Intel PT can also help to narrow down data races in multi-threaded operating system and user program code. It can log the execution of all threads with a rough time indication.  While it is not precise enough to detect data races automatically, it can give enough information to aid in the analysis.


Trace Buffer Management

The trace data can be collected into operating system provided circular buffers. To simplify memory management and to make it easier for the operating system to find a suitably large piece of memory, the buffer need not be contiguous.

The logical buffer consists of a collection of memory pages and a control structure that describes the page layout.  The operating system may configure Intel PT to generate an interrupt when any of the sections is near full.

This enables a variety of different use cases:

  •   a single circular buffer
  •   a single buffer with copy-out
  •   a single buffer with copy-out section by section

While Intel PT generates too much data to store the execution trace over a long period of time to disk, shorter snippets can be saved.

Intel is enabling Linux to provide support for Intel PT through the perf_event interface.

Execution flow reconstruction

Intel PT uses a compact format to store the execution trace.  It omits everything that can be deduced directly from the code or from previous trace.

You can compare this with a brief list of instructions for navigating a maze.  As long as the way is obvious, you simply follow the twists and turns of the maze.  When you come to a junction you need to know whether to turn left or right.  In order to navigate the maze, all you really need is a short list of left or right directions. Similar to that, Intel PT uses a single bit to indicate whether a conditional branch has been taken or not taken.  Unconditional jumps and linear code are not represented in the trace, at all.

The PT trace consists of a sequence of packets (which come in different types).  To represent a selection of conditional branches, for example, Intel PT uses the TNT packet that comes in two different sizes: 8 bits and 64 bits. For reconstructing execution flow, there are a few more things to consider such as indirect branches, function returns, or interrupts. To model these, Intel PT adds more packets like TIP for indirect branches and function returns, and FUP for asynchronous event locations.  An interrupt will then be represented as a FUP followed by a TIP, giving the source and destination of the asynchronous branch, respectively. Intel PT also gives information about transactional synchronization. Whenever a transaction is started, committed, or aborted, Intel PT will generate two packets: a MODE.TSX packet giving the new transactional state, and a FUP packet giving the code location at which the new state is effective.  For a transaction abort, an additional TIP packet will be generated giving the location of the corresponding abort handler.

Please refer to the specification (Chapter 11 of the Intel® Architecture Instruction Set Extensions Programming Reference) for a full list of supported packets.

In order to reconstruct the execution flow, a decoder therefore needs to decode the instructions in the traced executable or library as well as the PT trace packets.  To handle dynamic libraries, the decoder also needs to consider sideband information provided by the operating system.
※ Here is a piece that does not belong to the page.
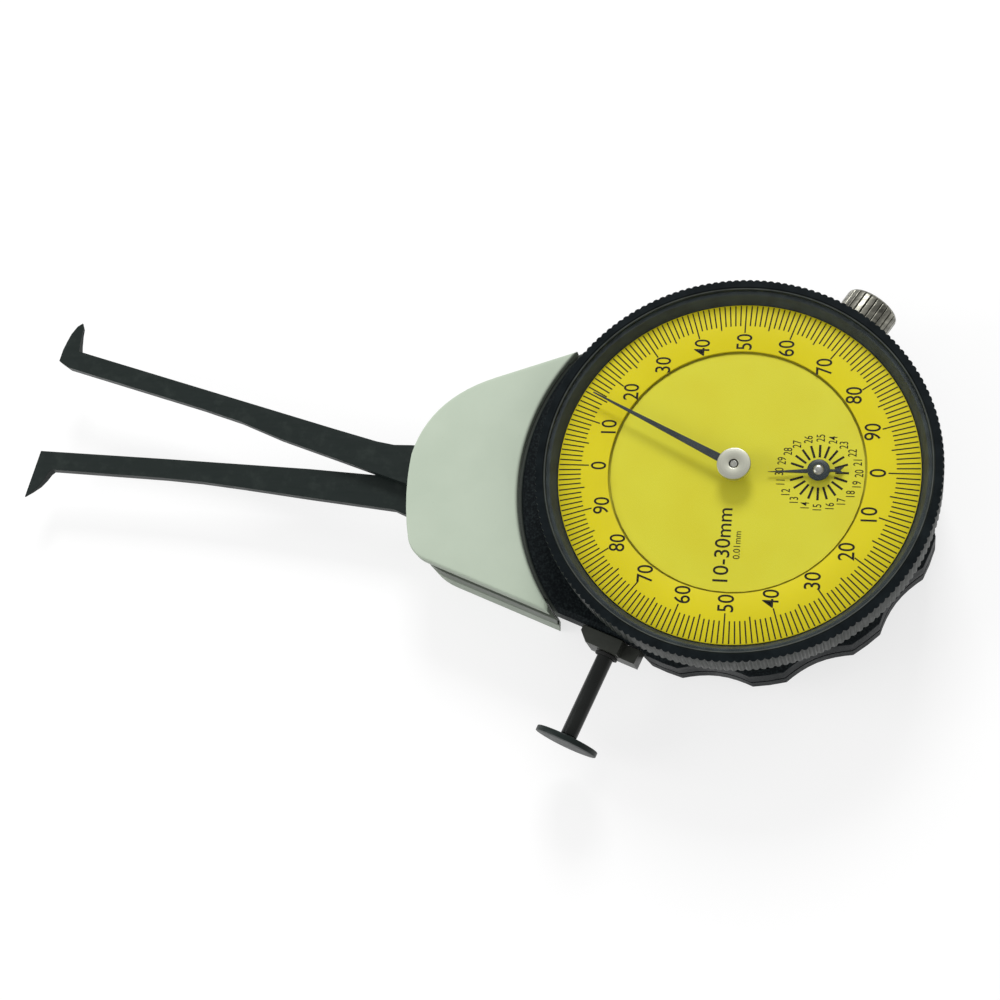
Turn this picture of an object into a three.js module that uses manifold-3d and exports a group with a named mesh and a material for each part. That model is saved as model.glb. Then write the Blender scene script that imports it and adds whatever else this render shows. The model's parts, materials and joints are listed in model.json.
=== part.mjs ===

Intel provides an Open Source reference implementation for decoding PT packets and for reconstructing the execution flow. The Processor Trace Decoder Library (a collection of tools and libraries to enable use of Intel® Processor Trace) is available as a free download. Intel is currently working to help enabling GDB, the GNU* debugger. Additional integration with other tools are being considered as well.

Summary

Intel provides a low-overhead tracing feature that allows recording the execution flow and reconstructing it at a later time.  This feature has applications for functional as well as for performance debugging.